One way to think of QE is as a shortening of the duration of debt issuance (another post I think) then the impact on the debt profile is to significantly shorten it. In this light, QE on the Bank of England’s balance sheet simply means that rather than having a £435bn liability of long duration it is paying overnight rates on bank reserves. When (/if?) the Bank raise rates then they are immediately paying higher rates on the debt. (note debt and liability mean the same thing here).

Below is a chart of the average duration of the Gilt Market since 2000

image0011


Final Thoughts

I have frequently read the argument that we can inflate our way out of our current debt problems by having faster growth and inflation. The obvious flaw in this argument is it requires independence of nominal GDP growth and interest (i.e. Central Banks would not raise rates in the face of higher nominal growth which is clearly not the case). In the modern market economy, nominal growth and interest rates are highly related and so just assuming they are not is both bizarre and surprisingly common. Alternatively, you can concede that there is a link between growth and interest rates but remain very confident in the ability of modern nation states to impose financial repression with no leakages.

From my understanding of the modern financial system, I do not share that confidence that current debt levels can be easily reduced and therefore, I do not think they can be raised with impunity. It does not however follow that I become an austerity-hungry debt and deficit hawk.

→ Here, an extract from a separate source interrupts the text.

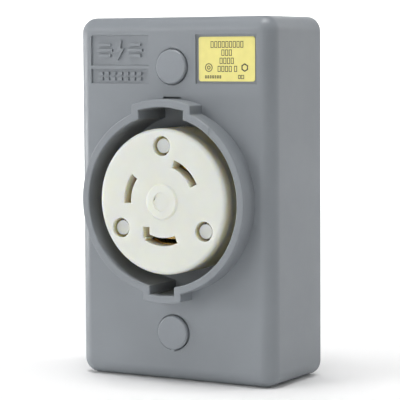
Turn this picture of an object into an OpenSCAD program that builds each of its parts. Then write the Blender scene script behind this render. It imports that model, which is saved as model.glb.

This debate that I read between economists and political commentators appears depressingly partisan with far more noise and anger than analysis. What really matters is whether the current situation is risky enough to merit policy action or, as investors, some active asset re-allocation. This is highly complex but in my view, economic analysis is falling short in its ability to help. If your answer to the question of whether government deficits should be higher or lower is the same at all times, across all countries, then I would suspect that your economic model is not going to be very helpful in making policy or investment choices.